By trying to focus his comments on the criteria, DeWine spent the bulk of his time criticizing requirements for proportionality proposed by Citizens Not Politicians — meaning requirements that the districts reflect the actual political preferences of voters. The maps DeWine helped force on Ohio voters left us with a 67-seat Republican supermajority House in a 56% Republican simple majority state. So I’m not surprised that DeWine doesn’t give a damn about proportionality.
The “Iowa plan” doesn’t mention proportionality in criteria at all. Instead it emphasizes that districts be compact and contiguous and preserve political subdivisions. It prohibits intentionally favoring a party, incumbent, person or group by disallowing political data from being used in map-drawing, but it should be noted that it’s fairly simple to draw a heavily politicized map by just using geography and not data.
The Citizens Not Politicians plan that DeWine disparaged as “horrible” requires districts be contiguous, preserve communities of interest, and that they be relatively proportional: within three percentage points of overall voter preferences.
As I have written before, fair maps ought to minimize the number of seats that have to be drawn safe and make the number of those districts proportional, and evenly maximize the number of competitive districts.
DeWine was confronted Wednesday with the fact that the primary frustration of Ohio voters with our currently gerrymandered districts is that they do not reflect Ohioans’ actual political preferences, and he was asked if the Iowa plan would produce proportional maps.
“I think they would,” is all DeWine could weakly offer.

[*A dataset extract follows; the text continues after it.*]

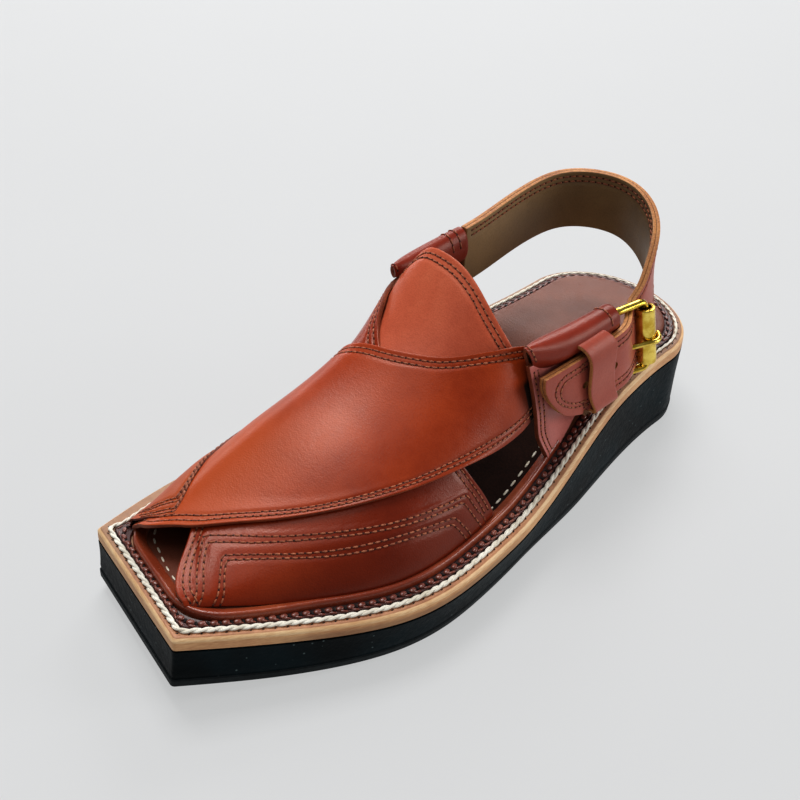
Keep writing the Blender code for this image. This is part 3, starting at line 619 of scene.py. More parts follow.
SOCKETS = {"glow": "Emission Color", "glow_strength": "Emission Strength", "metallic": "Metallic",
           "shine": "Specular IOR Level", "shine_colour": "Specular Tint"}


def finish_of(name, recipe, **fixed):
    """Material whose varying sockets come from a recipe and whose others are plain numbers."""
    made = bpy.data.materials.new(name)
    made.use_nodes = True
    tree = made.node_tree
    shader = tree.nodes["Principled BSDF"]
    spot = tree.nodes.new("ShaderNodeTexCoord")
    varying = recipe(Wire(tree, spot.outputs["Object"]), Wire(tree, spot.outputs["UV"]))
    for key, wire in varying.items():
        tree.links.new(wire.socket, shader.inputs[key])
    for key, value in fixed.items():
        shader.inputs[SOCKETS[key]].default_value = value
    return made


def hide_recipe(deep, middle, light, gloss, grain=0.00008, zones=()):
    """Waxed leather: slow clouds of colour, fine pores and faint drag marks."""
    def recipe(at, along):
        cloud = at.noise(22.0, 3.0, 0.55)
        mottle = at.noise(260.0, 4.0, 0.65)
        pores = at.cells(1500.0)
        drag = at.stretched(1.0, 0.35, 1.0).noise(900.0, 3.0, 0.6)
        shade = cloud * 0.86 + mottle * 0.14
        body = shade.between(0.20, 0.56).blend(deep, middle)
        body = shade.between(0.50, 0.80).blend(body, light)
        body = (pores.between(0.45, 0.75) * 0.16 + drag.between(0.52, 0.75) * 0.12).blend(body, deep)
        polish = gloss + (mottle - 0.5) * 0.16 + (drag - 0.5) * 0.10
        for zone, colour, duller in zones:
            share = zone(at)
            body = share.blend(body, colour)
            polish = polish + share * duller
        height = pores * 0.5 + drag * 0.6 + mottle * 0.5
        return {"Base Color": body, "Roughness": polish, "Normal": height.bump(grain, 0.8)}
    return recipe


def fibre_recipe(dark, light, gloss):
    """Cut edge or flesh side: short fibres and layers."""
    def recipe(at, along):
        fibre = at.stretched(1.0, 1.0, 4.0).noise(900.0, 4.0, 0.65)
        patch = at.noise(70.0, 3.0)
        body = (fibre * 0.65 + patch * 0.35).between(0.32, 0.68).blend(dark, light)
        return {"Base Color": body, "Roughness": gloss + (fibre - 0.5) * 0.2,
                "Normal": fibre.bump(0.00012, 0.8)}
    return recipe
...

Sure. If we only trust Ohio’s gerrymandered lawmakers. Hey Charlie Brown, come try to kick this football again.
The truth is, DeWine lost all credibility on the subject of gerrymandering when he repeatedly voted for illegally gerrymandered maps. Now he’s pitching a proposal that would have lawmakers draft redistricting reform based on an “Iowa plan” that leaves lawmakers with final authority.